Exactly the lines from the one containing "List this object's" through the end of the data below are to be reproduced, and nothing besides them.

━━━━━━━━━━

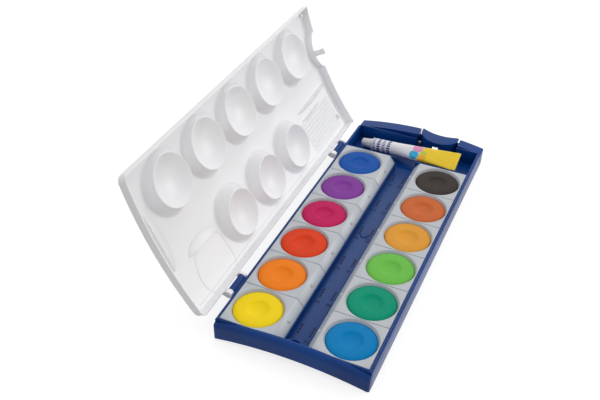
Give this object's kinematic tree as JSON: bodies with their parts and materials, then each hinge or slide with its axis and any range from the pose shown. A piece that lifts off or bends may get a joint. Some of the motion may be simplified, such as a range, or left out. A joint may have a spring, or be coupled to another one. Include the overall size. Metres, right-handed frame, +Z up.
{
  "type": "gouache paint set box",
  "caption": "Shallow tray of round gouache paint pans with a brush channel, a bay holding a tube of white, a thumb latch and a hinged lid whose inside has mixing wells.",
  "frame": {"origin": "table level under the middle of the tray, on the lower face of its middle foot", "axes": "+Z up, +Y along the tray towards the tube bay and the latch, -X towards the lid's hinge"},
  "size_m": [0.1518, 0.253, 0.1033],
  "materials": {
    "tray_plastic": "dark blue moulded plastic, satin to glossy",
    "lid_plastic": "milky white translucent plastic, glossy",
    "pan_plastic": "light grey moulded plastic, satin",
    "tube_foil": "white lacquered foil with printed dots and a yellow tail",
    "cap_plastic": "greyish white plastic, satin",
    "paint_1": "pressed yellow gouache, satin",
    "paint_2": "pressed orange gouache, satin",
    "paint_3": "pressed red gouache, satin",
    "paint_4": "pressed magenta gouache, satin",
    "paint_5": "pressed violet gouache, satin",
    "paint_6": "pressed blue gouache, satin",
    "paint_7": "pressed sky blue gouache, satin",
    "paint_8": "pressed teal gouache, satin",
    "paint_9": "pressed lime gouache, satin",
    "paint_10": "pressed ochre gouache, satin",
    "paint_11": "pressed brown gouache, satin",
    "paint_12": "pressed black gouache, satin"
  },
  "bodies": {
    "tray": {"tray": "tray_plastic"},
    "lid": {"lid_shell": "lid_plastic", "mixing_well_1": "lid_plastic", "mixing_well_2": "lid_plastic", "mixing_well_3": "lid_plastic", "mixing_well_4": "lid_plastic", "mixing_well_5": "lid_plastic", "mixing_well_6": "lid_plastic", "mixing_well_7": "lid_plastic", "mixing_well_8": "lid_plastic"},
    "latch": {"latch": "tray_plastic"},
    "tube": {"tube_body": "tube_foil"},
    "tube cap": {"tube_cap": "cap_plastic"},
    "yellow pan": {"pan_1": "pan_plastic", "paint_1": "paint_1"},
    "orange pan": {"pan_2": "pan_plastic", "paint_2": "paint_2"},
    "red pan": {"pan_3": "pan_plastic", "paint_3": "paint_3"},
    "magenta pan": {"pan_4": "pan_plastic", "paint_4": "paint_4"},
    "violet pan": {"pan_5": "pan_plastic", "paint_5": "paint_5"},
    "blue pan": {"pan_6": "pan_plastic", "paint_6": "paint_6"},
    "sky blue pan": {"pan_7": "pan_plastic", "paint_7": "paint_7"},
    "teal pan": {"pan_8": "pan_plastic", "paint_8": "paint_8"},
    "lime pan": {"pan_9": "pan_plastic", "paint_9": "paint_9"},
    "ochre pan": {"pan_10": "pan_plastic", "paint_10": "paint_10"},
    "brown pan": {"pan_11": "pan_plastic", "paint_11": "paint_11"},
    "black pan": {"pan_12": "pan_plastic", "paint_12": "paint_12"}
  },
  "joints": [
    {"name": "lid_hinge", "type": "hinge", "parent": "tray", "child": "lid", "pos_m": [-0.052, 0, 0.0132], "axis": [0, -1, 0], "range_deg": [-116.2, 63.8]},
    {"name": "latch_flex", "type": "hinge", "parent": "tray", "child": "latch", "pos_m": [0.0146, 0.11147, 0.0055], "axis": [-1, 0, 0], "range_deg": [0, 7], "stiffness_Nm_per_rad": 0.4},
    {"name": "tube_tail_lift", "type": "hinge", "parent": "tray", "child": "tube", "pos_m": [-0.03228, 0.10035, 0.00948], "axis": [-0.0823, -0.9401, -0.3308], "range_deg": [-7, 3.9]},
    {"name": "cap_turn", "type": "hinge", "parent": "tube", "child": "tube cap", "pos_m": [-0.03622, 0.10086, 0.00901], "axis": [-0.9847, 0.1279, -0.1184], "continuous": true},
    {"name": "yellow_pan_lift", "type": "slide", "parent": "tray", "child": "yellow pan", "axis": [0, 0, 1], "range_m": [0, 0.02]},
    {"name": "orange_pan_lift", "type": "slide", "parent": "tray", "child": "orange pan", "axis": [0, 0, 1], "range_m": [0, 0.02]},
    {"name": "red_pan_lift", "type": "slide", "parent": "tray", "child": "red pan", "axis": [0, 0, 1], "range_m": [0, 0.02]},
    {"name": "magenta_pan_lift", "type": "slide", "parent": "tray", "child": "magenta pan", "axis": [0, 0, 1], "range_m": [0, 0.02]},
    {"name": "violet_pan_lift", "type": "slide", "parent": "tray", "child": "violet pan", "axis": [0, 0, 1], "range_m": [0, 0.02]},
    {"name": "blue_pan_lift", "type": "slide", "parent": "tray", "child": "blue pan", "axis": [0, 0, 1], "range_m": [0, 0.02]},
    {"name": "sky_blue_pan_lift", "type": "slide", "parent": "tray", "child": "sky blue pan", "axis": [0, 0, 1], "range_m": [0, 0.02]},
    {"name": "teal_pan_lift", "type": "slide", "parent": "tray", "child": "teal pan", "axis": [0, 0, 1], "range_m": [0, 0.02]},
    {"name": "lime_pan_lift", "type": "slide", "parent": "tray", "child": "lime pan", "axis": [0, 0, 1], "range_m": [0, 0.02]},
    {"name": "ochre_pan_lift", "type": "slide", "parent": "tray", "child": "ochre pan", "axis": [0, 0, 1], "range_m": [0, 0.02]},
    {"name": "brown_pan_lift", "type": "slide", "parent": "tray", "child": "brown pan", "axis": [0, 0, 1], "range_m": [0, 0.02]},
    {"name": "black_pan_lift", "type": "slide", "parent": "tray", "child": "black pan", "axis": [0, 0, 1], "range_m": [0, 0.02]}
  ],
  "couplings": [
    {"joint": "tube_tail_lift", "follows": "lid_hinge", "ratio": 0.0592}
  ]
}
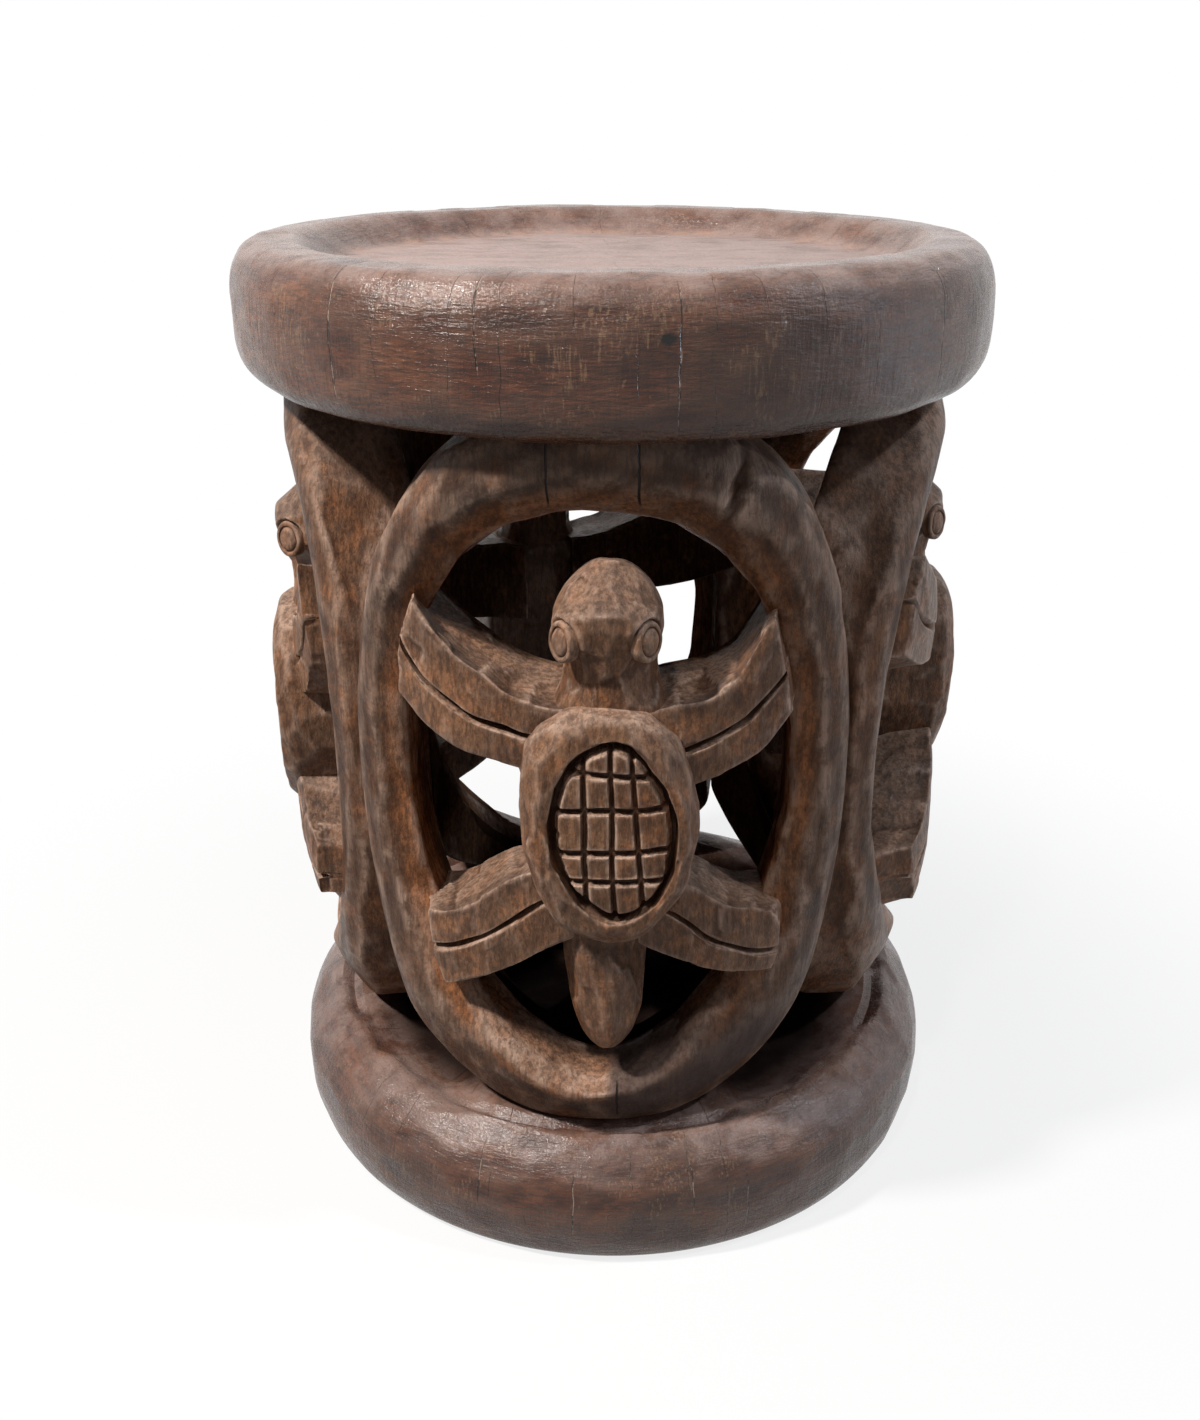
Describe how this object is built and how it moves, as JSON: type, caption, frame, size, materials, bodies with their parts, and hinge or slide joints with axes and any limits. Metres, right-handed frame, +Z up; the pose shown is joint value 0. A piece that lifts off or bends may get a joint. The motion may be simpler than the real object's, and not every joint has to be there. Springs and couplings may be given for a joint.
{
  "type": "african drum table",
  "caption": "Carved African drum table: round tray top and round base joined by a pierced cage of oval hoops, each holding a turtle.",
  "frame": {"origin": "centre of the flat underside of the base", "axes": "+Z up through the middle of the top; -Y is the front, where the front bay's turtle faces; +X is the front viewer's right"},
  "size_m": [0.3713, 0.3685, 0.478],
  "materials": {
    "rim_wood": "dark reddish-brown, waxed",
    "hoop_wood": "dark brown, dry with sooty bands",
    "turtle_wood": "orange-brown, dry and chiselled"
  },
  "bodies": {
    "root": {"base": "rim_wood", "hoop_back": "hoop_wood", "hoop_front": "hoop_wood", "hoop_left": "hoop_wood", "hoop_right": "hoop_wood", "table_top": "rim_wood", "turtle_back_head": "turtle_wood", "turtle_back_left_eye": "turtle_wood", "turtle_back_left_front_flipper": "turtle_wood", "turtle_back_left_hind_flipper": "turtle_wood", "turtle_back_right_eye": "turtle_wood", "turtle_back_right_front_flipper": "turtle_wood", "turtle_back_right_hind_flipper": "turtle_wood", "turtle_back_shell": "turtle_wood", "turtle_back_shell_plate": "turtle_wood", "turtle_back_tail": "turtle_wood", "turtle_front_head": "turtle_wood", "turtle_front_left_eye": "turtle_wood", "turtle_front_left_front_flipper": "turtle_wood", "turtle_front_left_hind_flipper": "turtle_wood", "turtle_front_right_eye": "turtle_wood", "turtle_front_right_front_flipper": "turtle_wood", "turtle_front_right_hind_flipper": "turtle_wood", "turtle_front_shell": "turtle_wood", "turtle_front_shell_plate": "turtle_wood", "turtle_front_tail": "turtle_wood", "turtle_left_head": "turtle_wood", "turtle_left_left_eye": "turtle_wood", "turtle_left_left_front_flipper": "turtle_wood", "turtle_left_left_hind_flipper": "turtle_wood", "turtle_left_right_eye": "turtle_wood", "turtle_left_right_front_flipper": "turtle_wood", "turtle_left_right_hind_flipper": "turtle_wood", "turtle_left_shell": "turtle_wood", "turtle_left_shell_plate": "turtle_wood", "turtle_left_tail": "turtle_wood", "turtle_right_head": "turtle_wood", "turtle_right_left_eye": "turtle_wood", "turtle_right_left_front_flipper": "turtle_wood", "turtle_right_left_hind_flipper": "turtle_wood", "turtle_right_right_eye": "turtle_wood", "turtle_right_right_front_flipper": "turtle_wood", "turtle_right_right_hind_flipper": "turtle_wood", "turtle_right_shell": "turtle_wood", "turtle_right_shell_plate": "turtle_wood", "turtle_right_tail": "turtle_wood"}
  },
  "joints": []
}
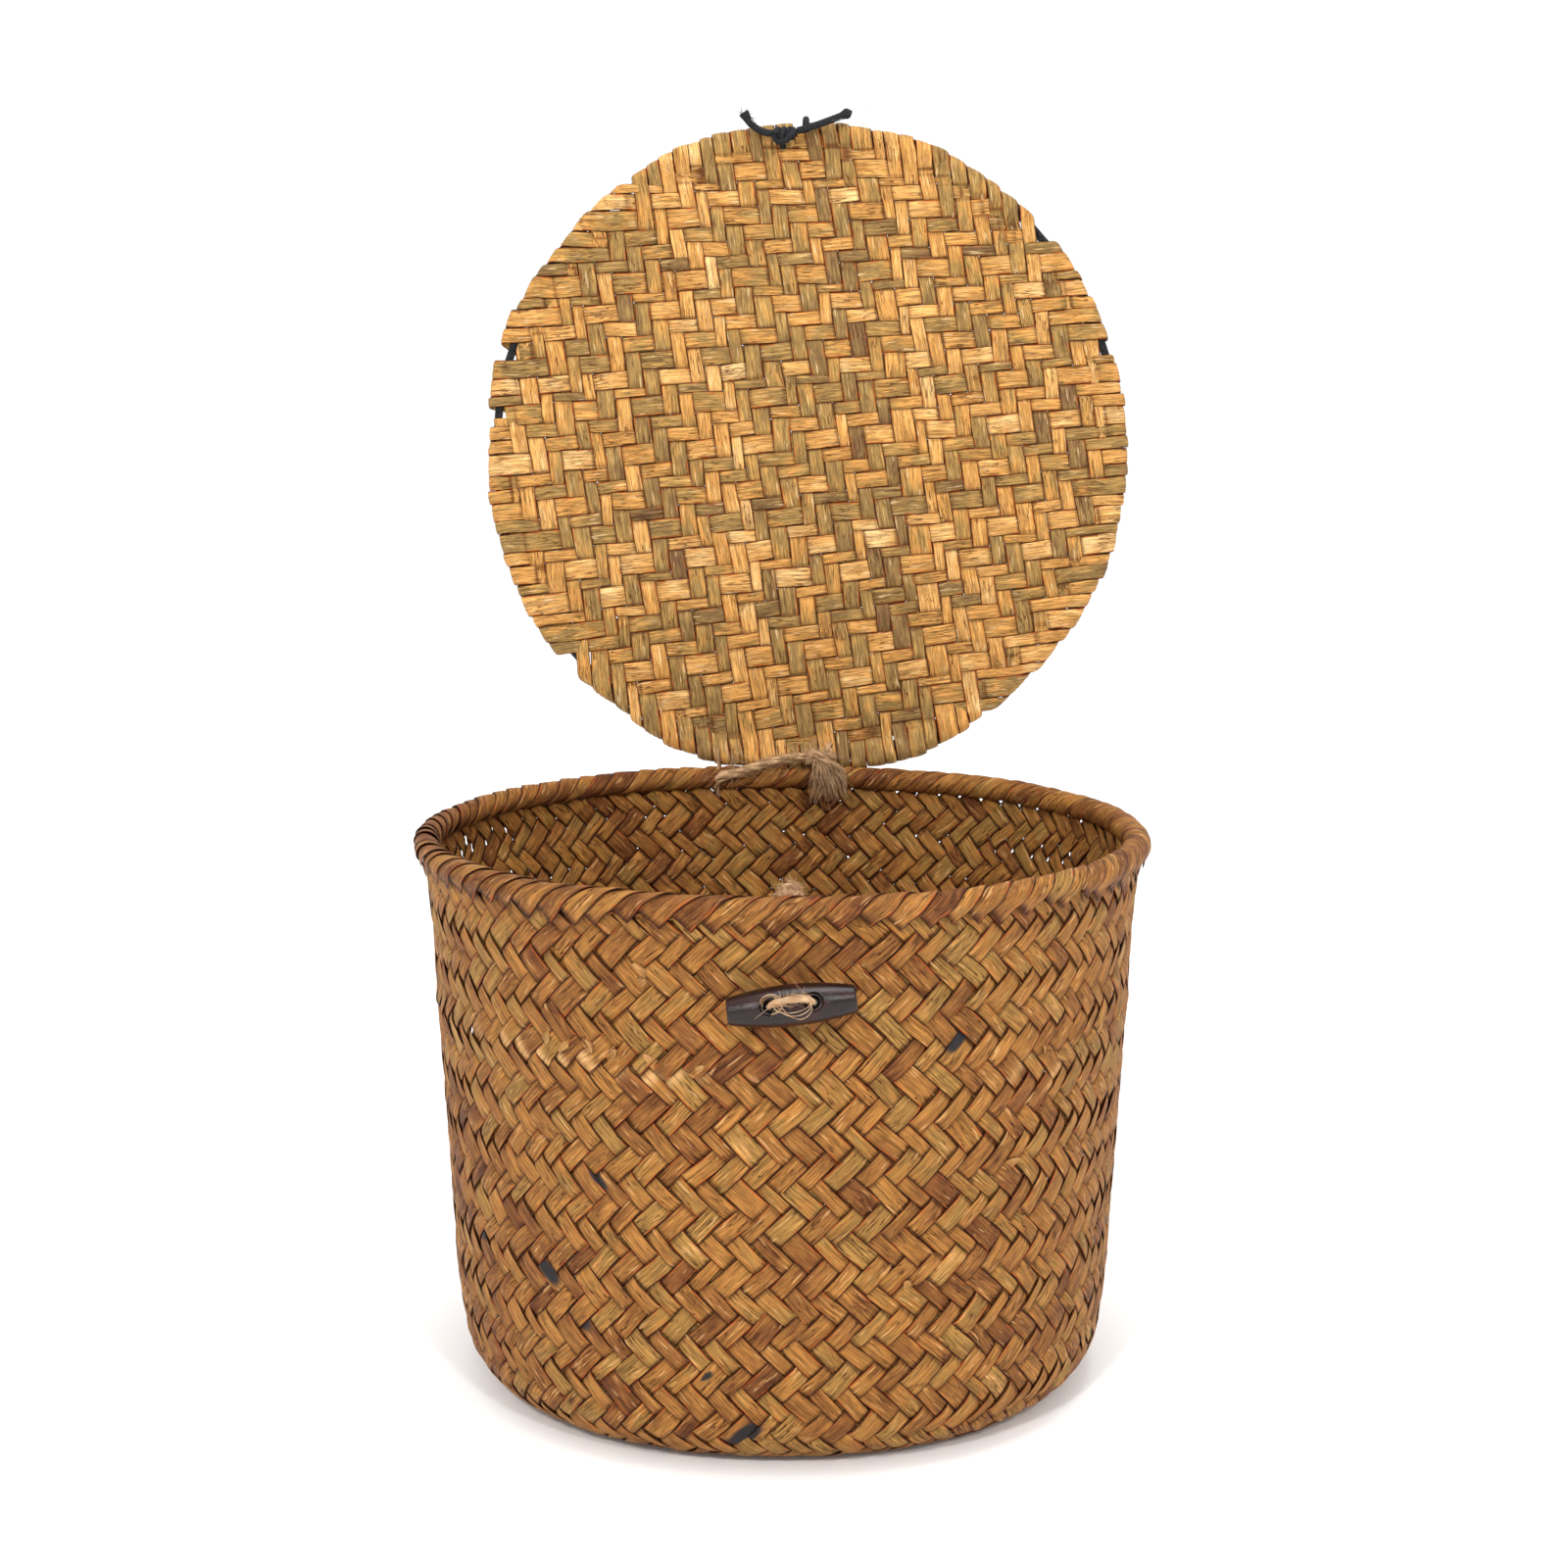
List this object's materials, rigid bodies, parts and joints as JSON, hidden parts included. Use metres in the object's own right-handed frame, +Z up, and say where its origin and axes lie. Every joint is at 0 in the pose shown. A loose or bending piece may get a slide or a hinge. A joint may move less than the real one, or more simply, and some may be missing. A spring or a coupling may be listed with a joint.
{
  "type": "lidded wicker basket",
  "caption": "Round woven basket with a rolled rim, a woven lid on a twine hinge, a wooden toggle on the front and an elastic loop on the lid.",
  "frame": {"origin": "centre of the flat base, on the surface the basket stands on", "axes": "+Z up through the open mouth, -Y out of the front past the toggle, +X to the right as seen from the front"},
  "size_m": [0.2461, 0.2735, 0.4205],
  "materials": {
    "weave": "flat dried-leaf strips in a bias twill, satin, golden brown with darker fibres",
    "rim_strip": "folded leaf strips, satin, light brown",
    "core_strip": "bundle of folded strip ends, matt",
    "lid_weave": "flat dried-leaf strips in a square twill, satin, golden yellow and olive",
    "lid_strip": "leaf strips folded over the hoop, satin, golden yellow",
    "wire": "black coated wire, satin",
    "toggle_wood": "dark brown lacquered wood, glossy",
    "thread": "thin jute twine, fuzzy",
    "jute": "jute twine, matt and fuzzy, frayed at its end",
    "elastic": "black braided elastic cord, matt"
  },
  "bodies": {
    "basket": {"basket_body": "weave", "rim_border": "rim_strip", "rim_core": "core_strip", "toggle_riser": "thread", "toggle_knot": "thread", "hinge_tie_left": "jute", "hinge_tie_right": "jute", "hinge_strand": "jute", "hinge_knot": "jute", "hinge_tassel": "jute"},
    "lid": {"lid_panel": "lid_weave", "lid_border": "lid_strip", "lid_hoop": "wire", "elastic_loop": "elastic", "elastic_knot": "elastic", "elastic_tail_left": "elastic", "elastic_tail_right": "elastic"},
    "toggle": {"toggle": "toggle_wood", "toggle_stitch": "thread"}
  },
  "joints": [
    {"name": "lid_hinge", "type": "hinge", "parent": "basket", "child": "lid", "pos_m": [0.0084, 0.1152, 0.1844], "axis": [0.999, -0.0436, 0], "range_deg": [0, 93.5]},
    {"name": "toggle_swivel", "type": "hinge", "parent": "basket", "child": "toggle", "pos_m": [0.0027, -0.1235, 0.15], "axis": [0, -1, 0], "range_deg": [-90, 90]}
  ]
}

━━━━━━━━━━

* Correct result:
List this object's materials, rigid bodies, parts and joints as JSON, hidden parts included. Use metres in the object's own right-handed frame, +Z up, and say where its origin and axes lie. Every joint is at 0 in the pose shown. A loose or bending piece may get a slide or a hinge. A joint may move less than the real one, or more simply, and some may be missing. A spring or a coupling may be listed with a joint.
{
  "type": "lidded wicker basket",
  "caption": "Round woven basket with a rolled rim, a woven lid on a twine hinge, a wooden toggle on the front and an elastic loop on the lid.",
  "frame": {"origin": "centre of the flat base, on the surface the basket stands on", "axes": "+Z up through the open mouth, -Y out of the front past the toggle, +X to the right as seen from the front"},
  "size_m": [0.2461, 0.2735, 0.4205],
  "materials": {
    "weave": "flat dried-leaf strips in a bias twill, satin, golden brown with darker fibres",
    "rim_strip": "folded leaf strips, satin, light brown",
    "core_strip": "bundle of folded strip ends, matt",
    "lid_weave": "flat dried-leaf strips in a square twill, satin, golden yellow and olive",
    "lid_strip": "leaf strips folded over the hoop, satin, golden yellow",
    "wire": "black coated wire, satin",
    "toggle_wood": "dark brown lacquered wood, glossy",
    "thread": "thin jute twine, fuzzy",
    "jute": "jute twine, matt and fuzzy, frayed at its end",
    "elastic": "black braided elastic cord, matt"
  },
  "bodies": {
    "basket": {"basket_body": "weave", "rim_border": "rim_strip", "rim_core": "core_strip", "toggle_riser": "thread", "toggle_knot": "thread", "hinge_tie_left": "jute", "hinge_tie_right": "jute", "hinge_strand": "jute", "hinge_knot": "jute", "hinge_tassel": "jute"},
    "lid": {"lid_panel": "lid_weave", "lid_border": "lid_strip", "lid_hoop": "wire", "elastic_loop": "elastic", "elastic_knot": "elastic", "elastic_tail_left": "elastic", "elastic_tail_right": "elastic"},
    "toggle": {"toggle": "toggle_wood", "toggle_stitch": "thread"}
  },
  "joints": [
    {"name": "lid_hinge", "type": "hinge", "parent": "basket", "child": "lid", "pos_m": [0.0084, 0.1152, 0.1844], "axis": [0.999, -0.0436, 0], "range_deg": [0, 93.5]},
    {"name": "toggle_swivel", "type": "hinge", "parent": "basket", "child": "toggle", "pos_m": [0.0027, -0.1235, 0.15], "axis": [0, -1, 0], "range_deg": [-90, 90]}
  ]
}